Do you want to understand the world – and fashion – a little better? Whether you’re a billionaire, politician, teacher, student, journalist and/or mum, fashion director and chief fashion critic for The New York Times Vanessa Friedman’s thoughts are a brilliant guide to why fashion is so essential to 21st-century commerce, politics and culture. Read an extract from the interview below and buy the new issue of ELLE collections for more.

When it was announced in March that Vanessa Friedman would take over the combined roles of Cathy Horyn at The New York Times and Suzy Menkes at The International New York Times, its global edition, nobody was surprised. Friedman, whose pen had been sharpened for more than a decade as the Fashion Editor of the Financial Times, was seen as the ideal – if not only – candidate to fill fashion criticism’s biggest shoes. Why is she such an easy fit? Because for her, fashion is ‘identity politics’, clothes are ‘communication devices’, bloggers are ‘little media businesses’ and an interview is a ‘business transaction’. Hers is a fresh perspective from a forensically ordered mind…

RL: So tell us, why does fashion matter?

VF: I really do believe it is the front line of identity politics. We’ve become such a visual world with the rise of Instagram and Pinterest – communication has become so much about pictures. How people look and how they use their image to communicate something about themselves has become incredibly important; and [it’s] something that people have to overtly think about and deal with in a way that maybe 30 years ago they didn’t, or could pretend that they didn’t. So that, combined with the growth of the fashion business. If you think about it, in the past 
30 years, some of the biggest wealth creation has come out of fashion – the richest man in Spain, the richest man in France, [one of] the richest men in Denmark, Japan, you know, Uniqlo. It’s all fashion. 
To have both sides of that coin, it’s an incredibly vibrant area for any journalist to look at.

RL: Can you pinpoint the most exciting changes in fashion you’ve written about over the past decade?

VF: Certainly the public life front, watching public figures use and manipulate clothes, be it the Obamas, François Hollande or Putin – just watching them learn this vernacular and employ it has been really interesting to think about. Also the rise of the red carpet and fashion as part of that business; the way actors, singers or even authors are using image to build their careers in a very conscious way; it’s become a revenue stream for them as much as or beyond their actual work. And in terms of the business side, watching the big groups evolve as they wrestle with the questions: how do you maintain your identity as a giant national corporation? What do consumers want? How fast are consumers learning? And what does that mean for your communications? It’s been extraordinary to watch the rise of contemporary high-street fashion, too, and the lessons people are taking away from that.

RL: What about the rise of social media and the fashion blogger?

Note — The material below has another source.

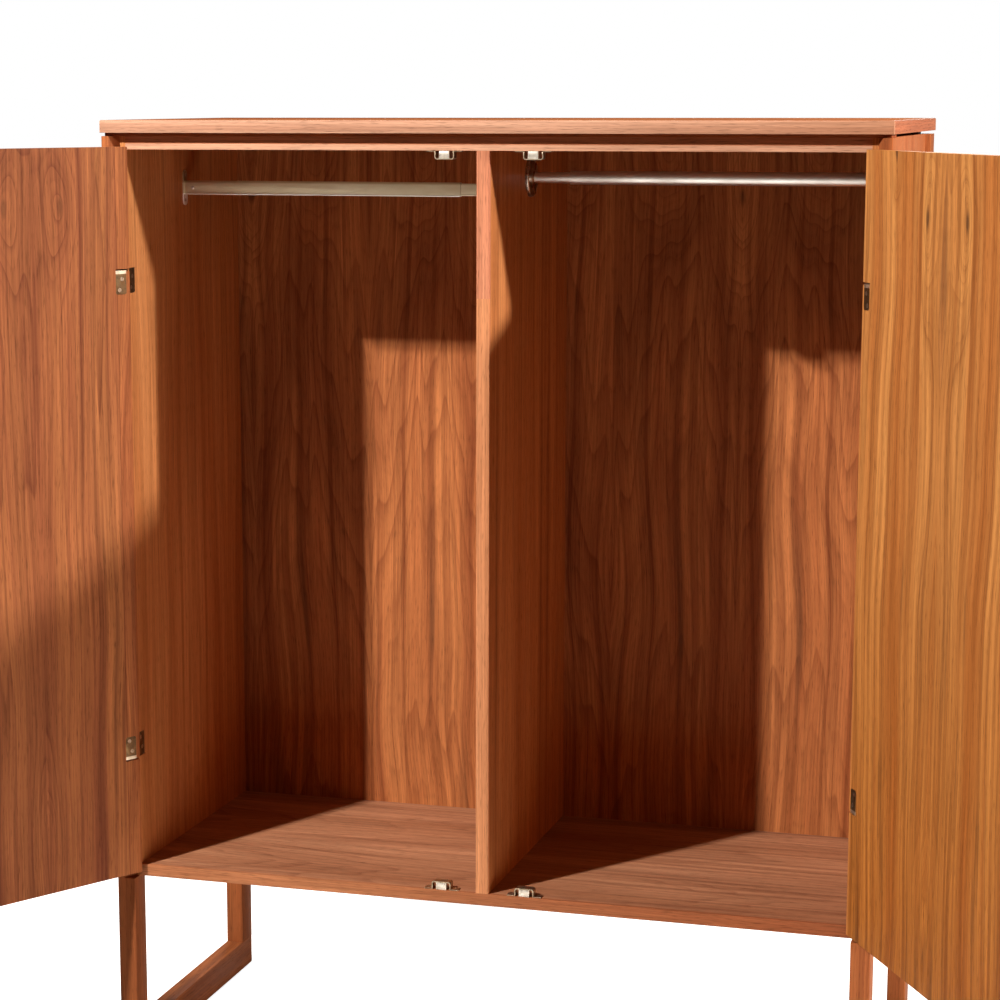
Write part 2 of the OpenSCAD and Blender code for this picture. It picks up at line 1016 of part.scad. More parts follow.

VF: I don’t even think calling them bloggers is accurate any more – they’re like little media businesses. What I’m waiting to see is how that evolves, because the big names that people know about are no longer men or women sitting in their rooms typing thoughts into their computer; they have companies, they have multiple revenue streams. That’s really changing the relationship with their readers and the business itself. I think we’re wrong to think of them as bloggers any more.

RL: Do bloggers make good fashion critics?

VF: I don’t know if they were ever critics… they’re almost enthusiasts. I think what they bring to the 
table is a totally visceral reaction to what they’re seeing. It’s very personal and that’s part of their 
appeal. I don’t look at clothing in the same way. 
I don’t think: ‘Do I like that? Do I want to wear it?’ I think: ‘What are they trying to say here? What is it saying about women?’

RL: So what makes a good fashion critic?

VF: That ability to be a bit removed. To look at it in the context of its own conversation and then a global conversation; to not take it quite so personally. To really think about what the designer or brand is trying to do, as opposed to what I want.

RL: How do you feel about Twitter?

VF: What I like about it is having the ability to have conversations with people and to be able to make a comment on something that doesn’t deserve 500 words of a blog or 1,000 words of a column. But 
I use it as another avenue for comment on fashion, as opposed to funnelling information about my life.